Splits the LazyConcat into two parts:

• An immutable borrow of the normalized concatenation of the root.
• A mutable view, ConcatOnly, which permits further lazy concatenation, using concat, but no other mutation.

This lets you keep hold of a slice into the normalized root, while still allowing further concatenation of fragments. This would not otherwise be possible because and_concat consumes self and concat takes &mut self, preventing slices into the normalized root to exist.

Examples

let a = vec![0,1,2,3,4];
let mut lz = LazyConcat::new(Vec::new())
    .and_concat(&a);

lz.normalize();
// New block scope to control the lifespan of the variables
{
    let (norm, mut lz) = lz.split_normalized();
    let slice = &norm[0..];
    // Still possible to concatenate while holding a slice
    lz.concat(vec![99]);
    assert_eq!(vec![0,1,2,3,4], slice);
}
assert_eq!(vec![0,1,2,3,4,99], lz.done());

impl<'a> LazyConcat<'a, String, str>

pub fn chars<'b>(&'b self) -> impl Iterator<Item = char> + 'b

Creates an iterator over the chars of the String and any concatenated fragments. No normalization needs to be done for this to work.

pub fn bytes<'b>(&'b self) -> impl Iterator<Item = u8> + 'b

Creates an iterator over the raw bytes of the String and any concatenated fragments. No normalization needs to be done for this to work.

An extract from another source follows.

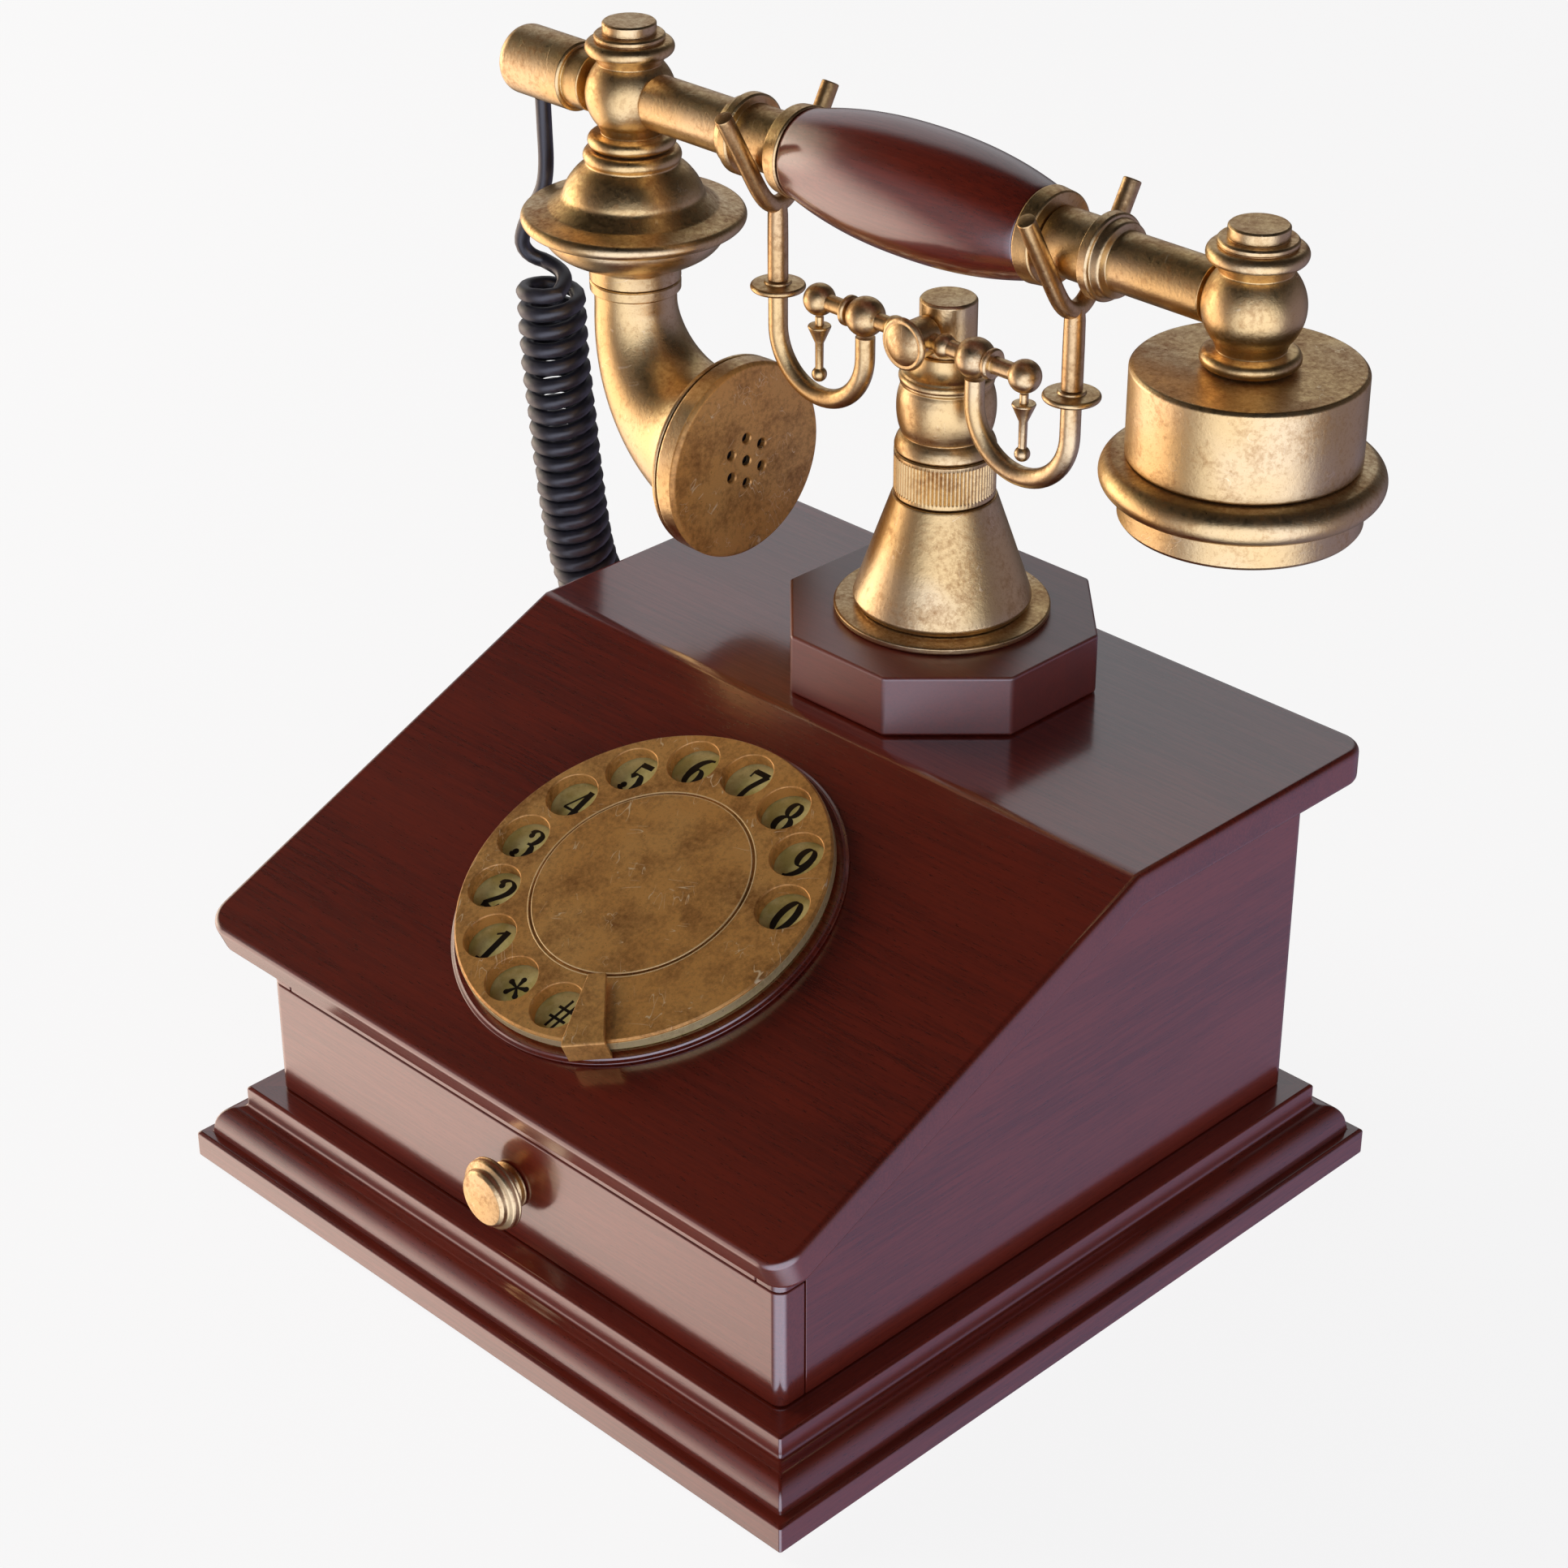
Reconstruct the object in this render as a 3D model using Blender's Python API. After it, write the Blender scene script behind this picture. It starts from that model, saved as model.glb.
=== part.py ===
"""French-style cradle telephone: a wooden desk-shaped cabinet with a rotary dial on its slope and a
drawer in its front, a brass column with a sprung cradle, and a brass and wood handset on a curly cord.

Sizes are in millimetres and become metres as each mesh is made. +Z is up, the front faces -Y, and the
origin is the middle of the felt pad that the telephone rests on.
"""

import math

import bmesh
import bpy
from mathutils import Matrix, Vector

MM = 0.001
GAP = 0.3  # clearance kept between neighbouring pieces

# Plinth and cabinet
PLINTH_HALF = 100.0
PLINTH_TOP = 21.4
PLINTH_OPENING_HALF = 78.0
BODY_HALF = 84.8
BODY_BACK = 86.2
BOARD = 7.0
DRAWER_TOP = 51.7
DRAWER_FRONT_THICK = 7.5
DUST_BOARD_THICK = 3.0

# Lid: one board bent at the ridge
LID_HALF = 95.3
LID_FRONT = Vector((-95.8, 69.0))  # y, z of the upper front edge
LID_RIDGE = Vector((13.45, 115.7))
LID_BACK = 95.0
LID_THICK = 9.0
LID_CORNER = 7.0

# Dial, in the frame of the slope: heights are above the lid's surface
DIAL_BEZEL_RADIUS = 46.6
DIAL_PLATE_RADIUS = 43.4
DIAL_WHEEL_RADIUS = 44.2
DIAL_DISC_RADIUS = 27.1
DIAL_HOLES = 12
DIAL_HOLE_RADIUS = 6.15
DIAL_HOLE_CIRCLE = 35.9
DIAL_FIRST_HOLE = -78.2  # degrees, the last of the twelve characters
DIAL_HOLE_STEP = -24.0
DIAL_PLATE_TOP = 2.9
DIAL_WHEEL_TOP = 5.7
DIAL_SHAFT_RADIUS = 3.0

# Column and cradle
COLUMN_Y = 53.9
BLOCK_HALF = 35.5
BLOCK_TOP = 131.0
PLUNGER_RADIUS = 6.6
PLUNGER_TOP = 208.6
PUSH_ROD_RADIUS = 2.5
PUSH_ROD_END = 99.0
CROSSBAR_Y = 44.5
CROSSBAR_Z = 201.7
ARM_INNER_X = 16.7
ARM_OUTER_X = 44.6
ARM_BEND_Z = 191.8
ARM_RADIUS = 2.3
PENDANT_X = 31.2
FORK_RADIUS = 2.05
FORK_TIP = Vector((17.1, 245.7))  # half the spread of the tips, and their height

# Handset
HANDSET_Y = 44.5
HANDSET_Z = 235.5
MOUTH_X = -93.2
EAR_X = 91.4
BALL_RADIUS = 10.8
NECK_RADIUS = 7.4
TUBE_RADIUS = 6.6
HORN_BEND = 29.2
MOUTH_FACE_X = -55.3
MOUTH_DISC_RADIUS = 24.5
END_CAP_RADIUS = 8.4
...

impl<'a, I: Clone> LazyConcat<'a, Vec<I>, [I]>

pub fn iter(&self) -> impl Iterator<Item = &I>

Creates an iterator over references to items of a Vec and any concatenated fragments. No normalization needs to be done for this to work.

pub fn into_iter<'b>(&'b self) -> impl Iterator<Item = I> + 'b

Creates an iterator over the owned items of a Vec and any concatenated fragments. No normalization needs to be done for this to work.

Trait Implementations

impl<'a, T, B> Debug for LazyConcat<'a, T, B>

where T: Concat<Cow<'a, B>> + Borrow<B> + Debug, B: ToOwned<Owned = T> + ?Sized + Debug,

fn fmt(&self, f: &mut Formatter<'_>) -> Result

Formats the value using the given formatter.

impl<'a, T, B> From<T> for LazyConcat<'a, T, B>

where T: Concat<Cow<'a, B>> + Borrow<B> + Default + Length, B: ToOwned<Owned = T> + ?Sized + Length,

fn from(base: T) -> Self

Converts to this type from the input type.